Basın açıklaması 26 Eylül Çarşamba günü saat 11.00’da Sosyal-İş Sendikası Genel Merkezi’nde gerçekleştirildi. Ebetürk konuşmasına sendikaların mevcut durumuna değinerek başladı. Ebetürk, yeni yasa tasarısıyla neler hedeflendiğini anlattı. Son zamanlarda medyada, Çalışma Bakanlığı’yla yapılan görüşmeler sonucunda yasa tasarısı üzerinde “mutabakat” sağlandığının ifade edildiğini belirten Ebetürk, DİSK’in bu toplantıya kesinlikle katılmadığını ve bu yasaya hem usulden hem de esastan karşı olduklarını ifade etti.
12 Eylül’ün Türkiye’de sendikal örgütlenmeye ağır bir darbe vurduğunu belirten Ebetürk, yıllar içinde sendikalı işçi sayısının yüzde 20’lerden yüzde 5,9’a gerilediğini dile getirdi. Ebetürk şöyle konuştu: “Bu açıdan bakıldığında sendikal hak ve özgürlükleri geliştiren, güvence altına alan bir mevzuata ve bu mevzuatın gerçek anlamda uygulanmasına ihtiyaç vardır. Ancak Meclis’te görüşülmeyi bekleyen Toplu İş İlişkileri Yasa Tasarısı, bu ihtiyacı karşılamaktan fersah fersah uzaktır.” AKP hükümetinin “işçilere müjde” diye sunduğu tasarının aslında işçiler açısından ciddi hak kayıpları doğurduğunu ifade eden Metin Ebetürk, hazırladıkları raporda bu tasarının ortaya çıkaracağı sorunları sıraladı.

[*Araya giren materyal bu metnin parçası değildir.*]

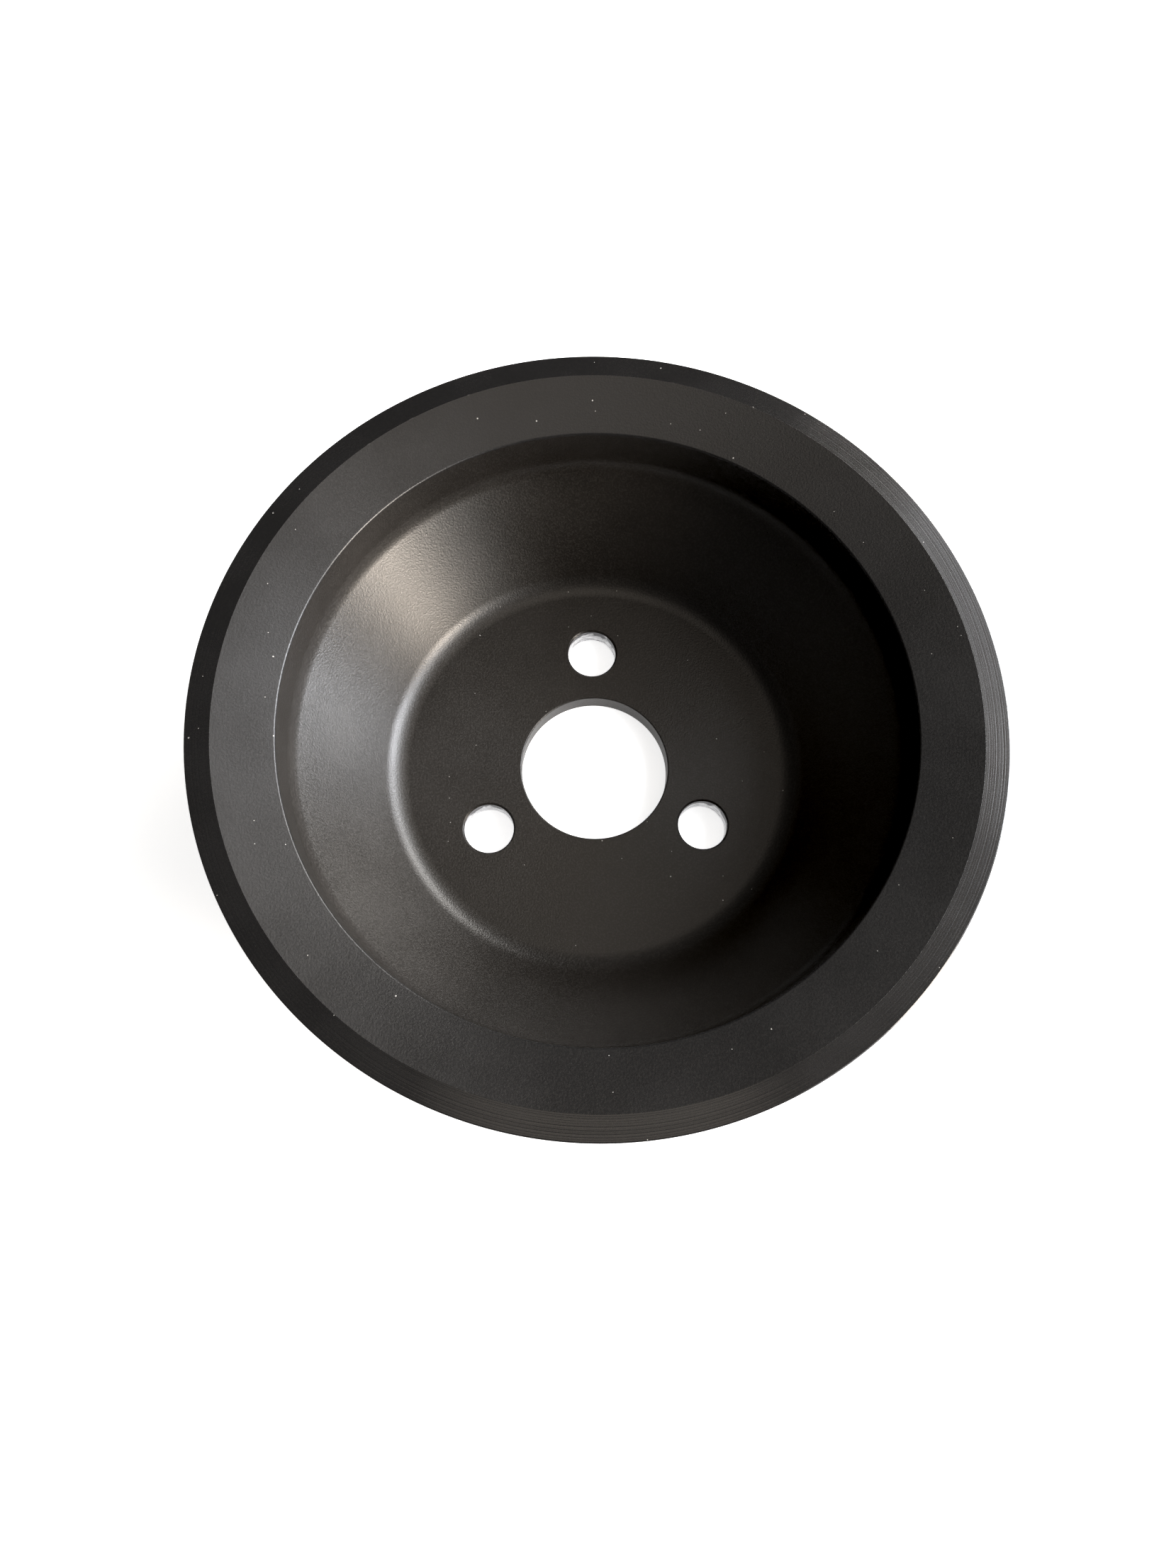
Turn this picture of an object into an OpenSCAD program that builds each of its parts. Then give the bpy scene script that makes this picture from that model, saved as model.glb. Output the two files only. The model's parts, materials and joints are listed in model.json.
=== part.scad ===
// Dished end disc of a line winch: one turned aluminium piece.
// Units are millimetres. +Z runs along the shaft axis, out of the mouth of the dish.
// The origin is the centre of the bore at the flat back face of the hub.

/* [Rim] */
// Outside diameter of the rim
rim_od = 145; // [135:1:170]
// Width of the narrow land between the crest and the outer edge
land_w = 4.5; // [2:0.1:6]
// How far the land falls from the crest to the outer edge
land_drop = 0.3; // [0:0.1:1]
// Width of the sloping ring face, seen along the axis
ring_w = 10.5; // [7:0.1:11]
// Angle at which the ring face slopes down towards the mouth
ring_slope = 19; // [0:1:24]

/* [Dish] */
// Depth from the crest of the rim to the floor of the dish
dish_depth = 35; // [31:0.5:45]
// Diameter at which the conical wall would meet the floor without its fillet
floor_d = 81.3; // [66:0.1:82]
// Steepness of the conical wall, measured from the floor
cone_angle = 51; // [42:0.5:52]
// Radius of the fillets at the floor and at the shoulder
fillet_r = 6; // [3:0.5:8]

/* [Wall] */
// Thickness of the floor web at the hub
web_t = 5; // [4:0.1:7]
// Thickness of the dish wall and of the rim, square to their faces
wall_t = 5; // [4:0.1:6]
// Radius of the corner between the barrel and the underside of the rim
under_r = 3; // [1:0.5:4]
// Size of the bevel that breaks every sharp edge
edge_break = 0.35; // [0.2:0.05:0.6]
// Size of the wider bevel around the mouth of the dish
mouth_break = 0.55; // [0.3:0.05:0.8]

/* [Hub] */
// Diameter of the central bore
bore_d = 30; // [20:0.5:34]
// Diameter of the bolt circle
bolt_circle_d = 50; // [47:0.5:56]
// Diameter of each bolt hole
bolt_hole_d = 10; // [6.5:0.5:12]
// Number of bolt holes, with one of them on +Y
bolt_count = 3; // [3:1:6]

/* [Hidden] */
$fn = 180;
arc_steps = 16;
cut_over = 1;

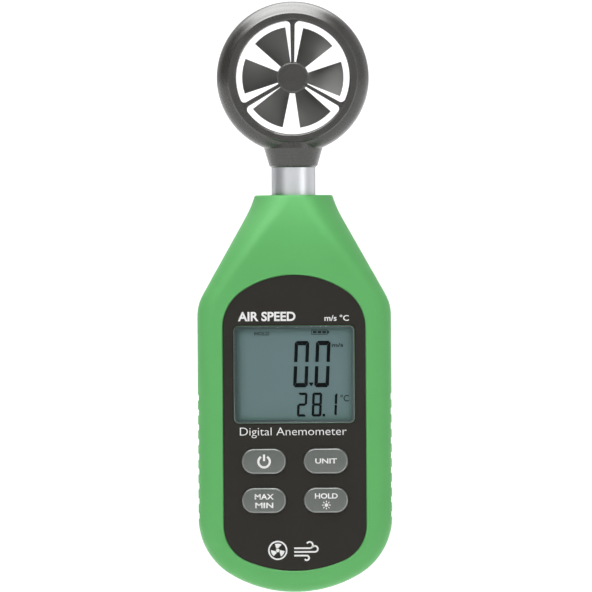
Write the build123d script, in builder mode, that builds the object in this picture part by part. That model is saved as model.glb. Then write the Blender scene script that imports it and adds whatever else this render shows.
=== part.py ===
"""Handheld vane anemometer: a two-shell body, a metal neck and a ducted six-blade vane.

Row frame, millimetres. +Z is up, the display faces -Y and +X is to the user's right. The
origin is the mouth of the tripod socket, on the flat back of the body.
"""

import os
from math import atan2, cos, hypot, radians, sin, sqrt, tan

from build123d import *

os.makedirs("parts", exist_ok=True)

# ---------------------------------------------------------------- body shells
body_width = 52.4
body_height = 107.6
body_depth = 28.0
wall = 2.2
edge_radius = 5.0  # rounding between the faces and the sides
corner_radius = 18.0  # lower corners, seen from the front
corner_rise = 20.26  # foot of the body to the top of its lower corners
socket_height = 74.0  # tripod socket above the foot of the body

shoulder_drop = 29.6  # from the top to where the flank would meet the side with no rounding
shoulder_run = 8.0  # length below that in which the constant section turns into the shoulders
flank_angle = 29.2  # flank from the vertical, degrees
shoulder_radius = 12.0
throat_radius = 30.0  # hollow curve under the neck
throat_length = 6.2
face_slope_length = 20.1  # from the top to where front and back begin to turn inwards
face_slope_depth = 3.8
throat_edge_radius = 10.0  # corner radius at the very top, nearly a circle
top_rounding = 0.7

neck_block_length = 11.5  # solid plastic round the neck tube
seam_width = 0.3
seam_depth = 0.35
lip_height = 1.4
lip_gap = 0.1
boss_gap = 0.05  # between screw bosses that meet at the seam

# ---------------------------------------------------------------- side grips
grip_count = 9
grip_pitch = 4.0
grip_centre_height = 36.8
grip_radius = 1.3
grip_bite = 0.42
grip_end_margin = 3.4  # from each face to the end of a grip groove

# ---------------------------------------------------------------- front panel
panel_margin = 6.8
panel_top_height = 86.0
panel_foot_height = 5.7
panel_top_corner = 12.0
panel_top_rise = 14.31  # top of the panel to the foot of its upper corners
panel_foot_corner = 10.5
panel_foot_rise = 12.34  # foot of the panel to the top of its lower corners
panel_thickness = 0.9
panel_sink = 0.25  # panel face below the shell face
panel_gap = 0.12
recess_chamfer = 0.2

# ---------------------------------------------------------------- display
window_width = 32.8
window_height = 26.5
window_radius = 1.5
window_centre_height = 58.95
window_gap = 0.1
lens_chamfer = 0.35
lens_proud = 0.15  # lens face above the panel face
ledge = 0.8  # shell ledge that carries the lens
lcd_border_x = 1.6  # glass beyond the window, each side
lcd_border_z = 1.75
lcd_drop = 1.25  # glass centre below the window centre, where its contacts are
lcd_thickness = 2.0
lcd_gap = 0.1
holder_wall = 0.9
zebra_inset = 1.5  # from each side of the glass
zebra_height = 2.0
zebra_margin = 0.5

# ---------------------------------------------------------------- keys
key_width = 11.9
key_height = 6.8
key_end_flat = 0.2  # straight part of each rounded end
key_spacing_x = 16.8
key_rows = (35.5, 24.9)  # heights of the two rows
key_hole_gap = 0.15
key_proud = 0.75  # crown above the panel face
key_rounding = 0.5
key_flange = 0.8
key_flange_thickness = 0.8
key_flange_gap = 0.05
key_travel = 0.8
key_stop_gap = 0.1
mat_thickness = 1.0
mat_margin = 1.4
dome_radius = 2.4
dome_height = 0.6

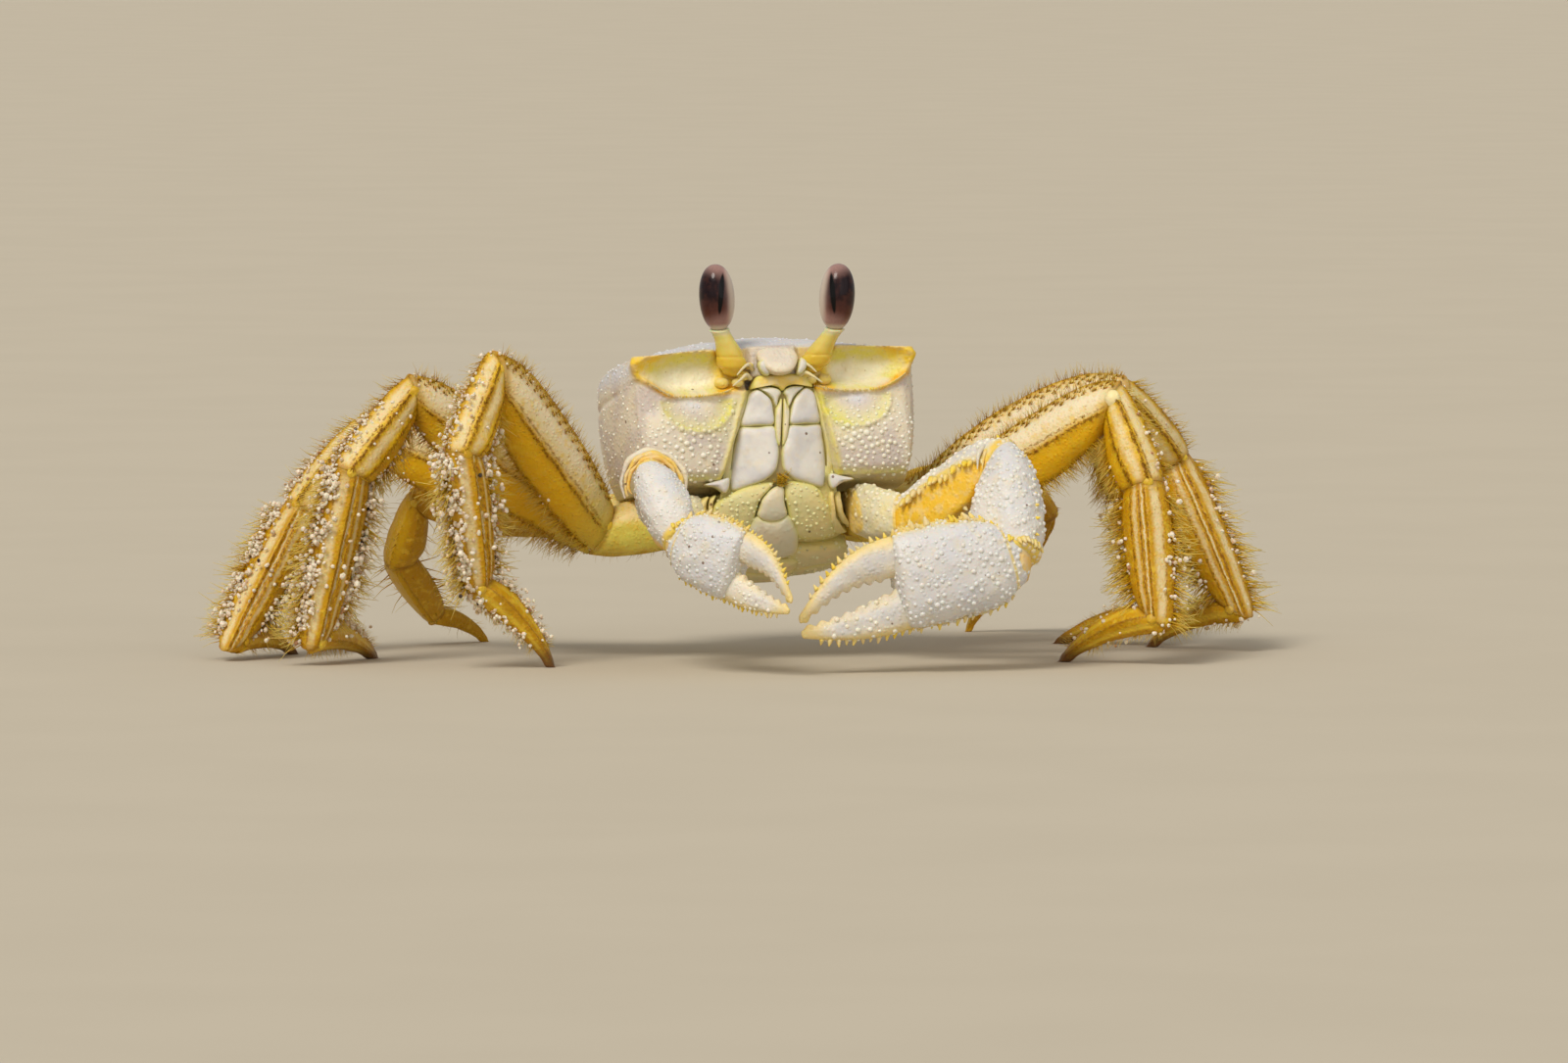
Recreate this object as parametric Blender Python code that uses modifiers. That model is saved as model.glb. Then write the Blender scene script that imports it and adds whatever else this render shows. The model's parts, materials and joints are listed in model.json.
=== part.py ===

İşkolu-işyeri barajlarının, grev yasaklarının, yetki itirazı sorununun, grev erteleme ve grev hakkının kötüye kullanılmasının, toplu sözleşmenin içeriği ve uygulanması noktasındaki sorunların yeni Toplu İş İlişkileri Yasa Tasarısı ile devam edeceği ifade edildi. Metin Ebetürk, konuşmasını şöyle sürdürdü: “Tasarının yasalaşması ve ilk 4 yıl yüzde 1, sonraki 2 yıl yüzde 2 ve ardından yüzde 3 işkolu barajının uygulanması ile birlikte, hali hazırda toplu iş sözleşmesi imzalayan birçok sendika, barajın altında kalacaktır. Zaten oldukça sınırlı olan toplu sözleşme düzeyi daha da gerileyecektir. ILO normları ve ILO’nun uyarıları doğrultusunda tümüyle kaldırılması gereken barajlar sürdürülerek, Türkiye’de sendikal örgütlenmeye bir darbe daha vurulacaktır. Talebimiz açık ve nettir. Asgari olarak ILO sözleşmeleri, norm ve standartları ile uyumlu, yasaksız-barajsız bir sendikal mevzuat istiyoruz, sendikalaşma, toplu pazarlık ve grev hakkının gerçek anlamda güvenceye kavuşturulmasını talep ediyoruz. Bu taleplerimiz ışığında her türlü mücadeleyi yürütmekten geri durmayacağımızı da ilan ediyoruz.”